How many neurons do I have for an output of (None,5,300)?
This only tells you about the last layer. The other layers' outputs were all calculated and packed together by the following layers, which changed the output. Each layer has its own output. (When you have a model, you can do a model.summary() and see the output of each layer.)
Even though, it's impossible to answer that question without knowing which types of layers you're using.
There are layers such as Dense that throw out things like (BatchSize,NumberOfNeurons)
But there are layers such as Convolution2D that throw out things like (BatchSize, numberOfChannels, pixelsInX, pixelsInY). For instance, a regular image has three channels: red, blue and green.
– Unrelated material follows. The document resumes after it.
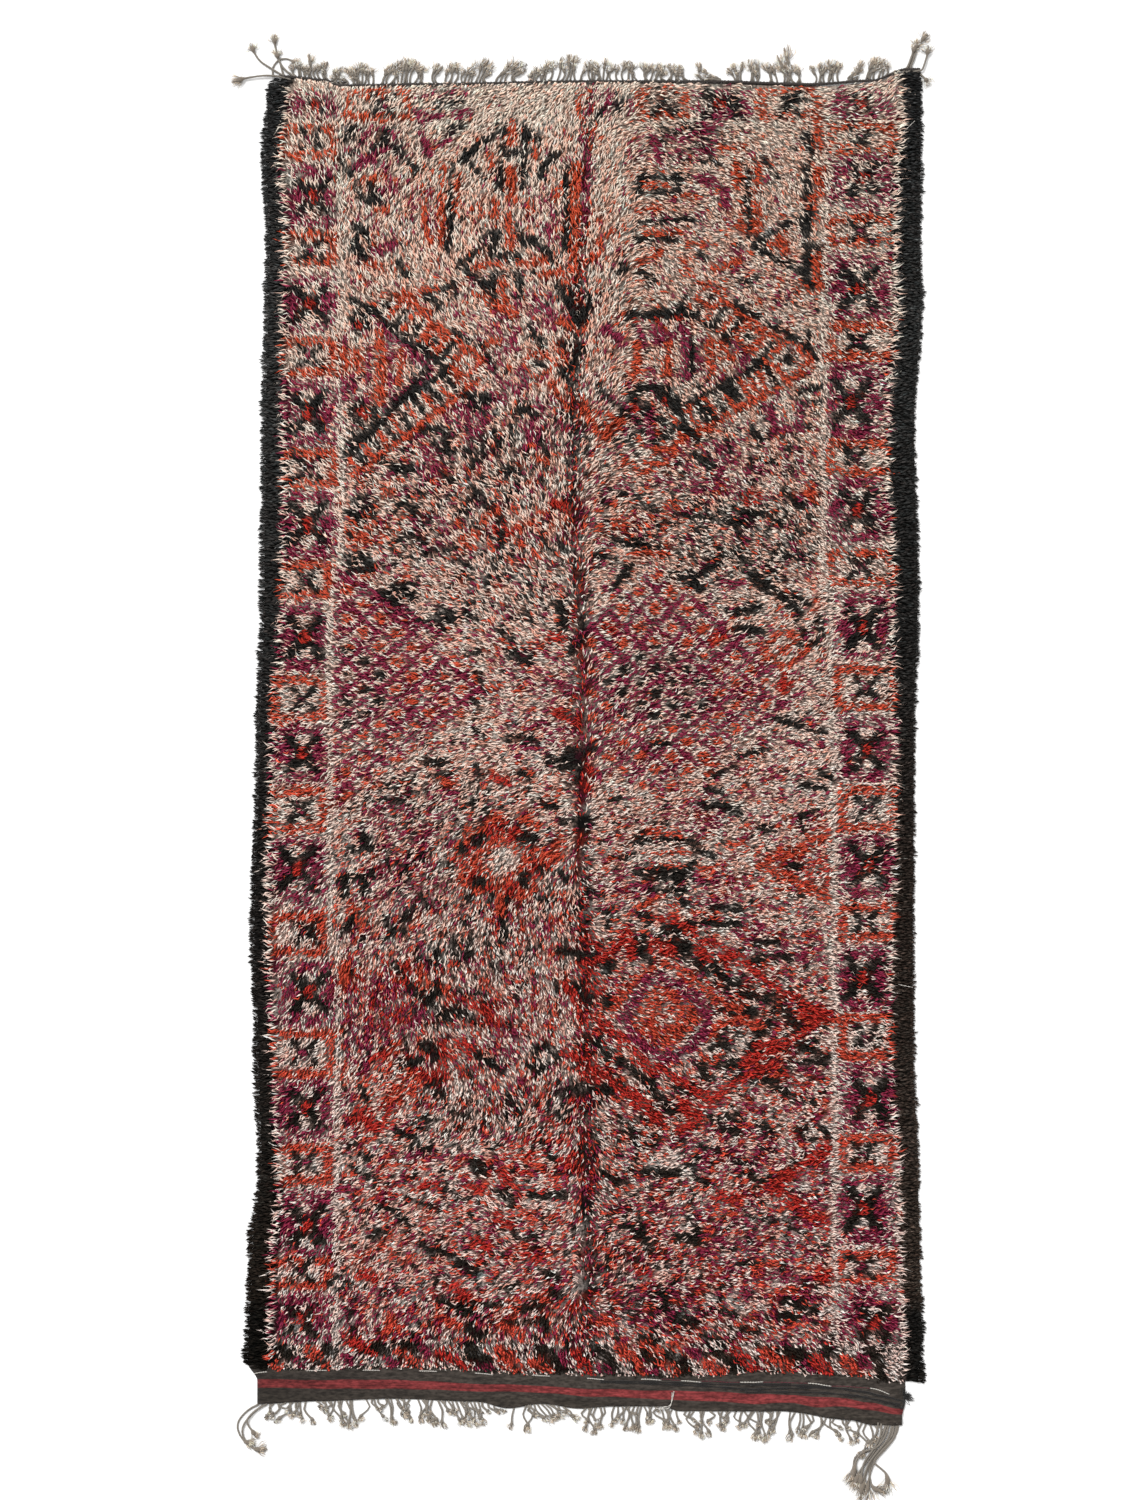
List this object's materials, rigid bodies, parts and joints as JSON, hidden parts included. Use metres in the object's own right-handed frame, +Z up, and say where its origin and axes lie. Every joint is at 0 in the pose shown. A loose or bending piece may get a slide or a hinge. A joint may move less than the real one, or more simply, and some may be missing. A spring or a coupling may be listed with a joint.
{
  "type": "long-pile wool rug",
  "caption": "Long-pile hand-knotted wool rug lying flat, with dark side strips, a lozenge and lattice field, a flat-woven end, a twined head edge and knotted warp fringes.",
  "frame": {"origin": "on the floor under the middle of the pile, on the rug's flat underside", "axes": "+X to the rug's right seen from above, +Y to its head end, +Z up out of the pile"},
  "size_m": [1.969, 4.1357, 0.027],
  "materials": {
    "shag_wool": "long soft wool pile in ivory, peach, orange-red, plum and green-black",
    "side_strip_wool": "long charcoal wool pile",
    "flat_weave": "fine dark weft-faced weave with one red stripe",
    "edge_cord_wool": "twined dark brown wool cord",
    "warp_yarn": "plied grey-beige wool and hair yarn, knotted"
  },
  "bodies": {
    "root": {"rug_cloth": "shag_wool", "head_edge_cord": "edge_cord_wool", "head_fringe": "warp_yarn", "foot_fringe": "warp_yarn", "head_left_tassel": "warp_yarn", "head_right_tassel": "warp_yarn", "foot_left_tassel": "warp_yarn", "foot_right_tassel": "warp_yarn"}
  },
  "joints": []
}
An array for passing a regular image would be like (3,sizeX,sizeY).
It all depends on which layer type you're using.
Using a word embedding
For using an embedding, it's interesting to read keras documentation about it.
For that you will have to transform your words in indices.
Instead of saying that each word in your dictionary is a vector, you say it's a number.
Word "hello" is 1
Word "my" is 2
Word "fly" is theSizeOfYourDictionary
If you want each sentence to have 100 words, then your input shape will be (None, 100). Where each array of 100 numbers contains numbers representing the words in your dictionary.
The first layer in your model will be an Embedding layer.
model = Sequential() model.add(Embedding(theSizeOfYourDictionary, 300, input_length=100)
This way, you're creating vectors of size 300 for each word, passing sequences of 100 words. (I'm not used to embeddings, but it seems 300 is a big number, it could be less).
The output of this embedding will be (None, 100, 300).
Then you connect other layers after it.

Conclusion

Here we can see that both the question shows a deep understanding of the topic and they received an indepth answer. Compared to the first question which was closed as a response.

These examples show why it is important to ask smart questions on these forums. Not only do you avoid wasting other’s time but you also have a better chance of getting the answers you are looking for.